Looking out the window of a King Air twin-turbo airplane at 14,000 feet above the ground, everything familiar -- fields, trees, rivers and roads -- looks a lot smaller.

Before Napoleon freshman Lauren Albert knows it, the pilot is giving her the go-ahead. As the plane tips to its side, she steps out onto nothing and begins free-falling toward the ground. 

The Central Michigan University student's first skydive harnessed to an instructor was on Aug. 3, 2019. After that day, she was hooked. She has completed 32 jumps with an A license in skydiving, allowing her to jump by herself.

“Some people think I'm crazy and ask me, 'why I would want to skydive?'” Albert said. “But then I ask them if they have ever done it and when they say no, I ask, 'why haven't you, aren't you crazy?

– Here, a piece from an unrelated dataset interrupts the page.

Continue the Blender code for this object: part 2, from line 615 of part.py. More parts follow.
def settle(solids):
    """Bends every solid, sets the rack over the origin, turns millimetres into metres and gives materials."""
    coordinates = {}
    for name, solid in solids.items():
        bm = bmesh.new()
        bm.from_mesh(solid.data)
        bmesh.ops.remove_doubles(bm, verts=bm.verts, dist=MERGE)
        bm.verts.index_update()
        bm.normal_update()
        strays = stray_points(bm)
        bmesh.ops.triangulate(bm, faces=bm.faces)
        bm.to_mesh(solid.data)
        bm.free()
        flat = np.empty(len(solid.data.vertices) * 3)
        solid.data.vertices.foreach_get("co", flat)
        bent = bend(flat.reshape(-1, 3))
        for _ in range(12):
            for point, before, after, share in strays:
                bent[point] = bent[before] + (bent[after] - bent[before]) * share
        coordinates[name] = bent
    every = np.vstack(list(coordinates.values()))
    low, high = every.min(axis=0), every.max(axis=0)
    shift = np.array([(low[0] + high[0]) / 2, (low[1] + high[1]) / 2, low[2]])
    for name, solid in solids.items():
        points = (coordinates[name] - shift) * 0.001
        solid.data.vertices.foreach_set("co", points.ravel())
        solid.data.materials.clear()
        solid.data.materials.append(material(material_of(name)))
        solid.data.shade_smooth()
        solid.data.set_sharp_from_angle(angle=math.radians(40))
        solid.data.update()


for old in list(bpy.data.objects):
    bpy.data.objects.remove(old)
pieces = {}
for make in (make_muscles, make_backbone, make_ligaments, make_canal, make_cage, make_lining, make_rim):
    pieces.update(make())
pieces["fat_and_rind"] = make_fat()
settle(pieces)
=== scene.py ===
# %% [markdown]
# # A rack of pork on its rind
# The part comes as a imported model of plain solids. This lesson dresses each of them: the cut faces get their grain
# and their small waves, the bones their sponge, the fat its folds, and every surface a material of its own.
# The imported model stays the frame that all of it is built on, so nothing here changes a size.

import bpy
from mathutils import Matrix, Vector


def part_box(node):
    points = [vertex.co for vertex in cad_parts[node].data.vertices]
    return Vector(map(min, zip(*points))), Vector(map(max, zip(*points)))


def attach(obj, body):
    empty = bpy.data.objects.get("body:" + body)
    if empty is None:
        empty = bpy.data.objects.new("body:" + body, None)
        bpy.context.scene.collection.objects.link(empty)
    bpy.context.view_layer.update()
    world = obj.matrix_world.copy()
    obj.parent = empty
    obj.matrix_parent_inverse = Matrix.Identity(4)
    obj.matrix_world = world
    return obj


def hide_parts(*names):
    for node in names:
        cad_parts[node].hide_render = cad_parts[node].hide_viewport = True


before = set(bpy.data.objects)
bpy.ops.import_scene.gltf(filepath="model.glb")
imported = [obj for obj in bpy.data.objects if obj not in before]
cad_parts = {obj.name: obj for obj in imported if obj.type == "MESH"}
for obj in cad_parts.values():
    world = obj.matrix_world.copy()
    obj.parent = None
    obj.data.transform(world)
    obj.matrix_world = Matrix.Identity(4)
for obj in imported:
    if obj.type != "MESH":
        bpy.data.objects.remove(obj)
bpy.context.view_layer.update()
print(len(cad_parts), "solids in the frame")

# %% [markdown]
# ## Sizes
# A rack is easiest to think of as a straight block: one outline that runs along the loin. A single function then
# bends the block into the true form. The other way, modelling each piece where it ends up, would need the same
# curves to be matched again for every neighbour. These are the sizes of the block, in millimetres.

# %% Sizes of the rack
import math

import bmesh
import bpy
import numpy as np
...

What if I'm actually sane?'”

Some people think skydiving is similar to riding a rollercoaster, but after stepping out of a plane for her first time, Albert said the comparison is not correct. 

“There's nothing in life that can prepare you for what it feels like,” Albert said. “It’s just you floating with the wind hitting your face. It was the weirdest feeling but also the best feeling. You remember it forever.”

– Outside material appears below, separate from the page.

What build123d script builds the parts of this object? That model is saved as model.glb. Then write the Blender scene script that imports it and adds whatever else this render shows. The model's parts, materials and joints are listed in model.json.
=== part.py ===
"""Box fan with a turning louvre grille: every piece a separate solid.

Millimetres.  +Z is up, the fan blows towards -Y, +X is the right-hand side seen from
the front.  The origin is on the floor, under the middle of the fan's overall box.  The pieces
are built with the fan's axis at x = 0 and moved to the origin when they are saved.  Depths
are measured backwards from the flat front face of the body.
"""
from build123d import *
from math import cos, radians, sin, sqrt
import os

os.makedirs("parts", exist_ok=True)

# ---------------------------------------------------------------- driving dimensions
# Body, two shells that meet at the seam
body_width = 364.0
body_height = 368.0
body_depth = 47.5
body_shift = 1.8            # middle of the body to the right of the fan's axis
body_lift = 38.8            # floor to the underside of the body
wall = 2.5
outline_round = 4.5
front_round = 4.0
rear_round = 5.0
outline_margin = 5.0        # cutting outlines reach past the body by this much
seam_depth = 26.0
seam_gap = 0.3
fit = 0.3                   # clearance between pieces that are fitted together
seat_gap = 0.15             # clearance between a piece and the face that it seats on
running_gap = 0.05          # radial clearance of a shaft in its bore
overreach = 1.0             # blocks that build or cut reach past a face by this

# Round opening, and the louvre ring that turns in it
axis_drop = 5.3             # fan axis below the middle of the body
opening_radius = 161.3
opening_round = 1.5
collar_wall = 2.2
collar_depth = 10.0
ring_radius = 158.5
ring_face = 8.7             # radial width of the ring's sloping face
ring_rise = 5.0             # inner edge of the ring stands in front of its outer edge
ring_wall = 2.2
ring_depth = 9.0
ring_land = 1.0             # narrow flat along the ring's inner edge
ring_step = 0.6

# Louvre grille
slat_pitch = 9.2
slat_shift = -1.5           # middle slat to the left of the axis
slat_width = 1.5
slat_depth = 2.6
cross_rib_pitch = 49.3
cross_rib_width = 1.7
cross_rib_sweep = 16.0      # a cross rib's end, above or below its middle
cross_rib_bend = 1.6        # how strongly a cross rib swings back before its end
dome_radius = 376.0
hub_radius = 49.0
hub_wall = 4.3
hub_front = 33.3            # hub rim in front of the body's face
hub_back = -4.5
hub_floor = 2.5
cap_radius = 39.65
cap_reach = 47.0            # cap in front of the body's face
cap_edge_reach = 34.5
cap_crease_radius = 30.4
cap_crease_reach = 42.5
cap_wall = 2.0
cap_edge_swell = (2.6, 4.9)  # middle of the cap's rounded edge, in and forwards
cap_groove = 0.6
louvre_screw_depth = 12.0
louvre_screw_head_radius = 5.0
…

Skydiving has been a part in Albert’s family for the past five years. Her dad, Adam, and younger brother, Ian, helped build a drop zone down the road from their home in Napoleon. When Albert first decided to take on skydiving as a hobby, her family was all in.

“We were pretty excited,” her dad said. “She came off that first jump and was ready to go again. Everything went perfectly and she knew it.”

Albert hopes that her jumps don’t just happen in Napoleon, but in other places around the world. 

She has seen a lot of jumps happen in the Netherlands and Iceland. Albert has also thought about jumping over the ocean. But the place at the top of her list is somewhere out west like Colorado.

The manager at the drop zone, Ryan Levesque, saw Albert skydive for the first time by herself and watches her continue to do it week after week. Levesque said Albert is a natural due to her confidence when she goes up in the plane. She believes in herself, he said.

Surprisingly, Albert is more scared being on top of a building, or even a ladder, than 14,000 feet in the air because there is nothing to relate the height to, Albert said.

“I have a parachute, and I know it is there to save me," Albert said. "At 10 feet, you can't deploy a parachute. You could break your arm or your leg, but when skydiving, it's harder to do because you have a big cushy pillow.”

For some, getting the motivation to go up in an airplane is a difficult task. For Albert, stepping out of the plane is easy and the sensation she feels when doing so will get her to continue skydiving for the rest of her life.

"It's really pretty up there, and I just like the feeling,” Albert said. “I don't get an adrenaline rush anymore because I know what to expect, but I do get another sort of high I guess you would call it. I just feel good.”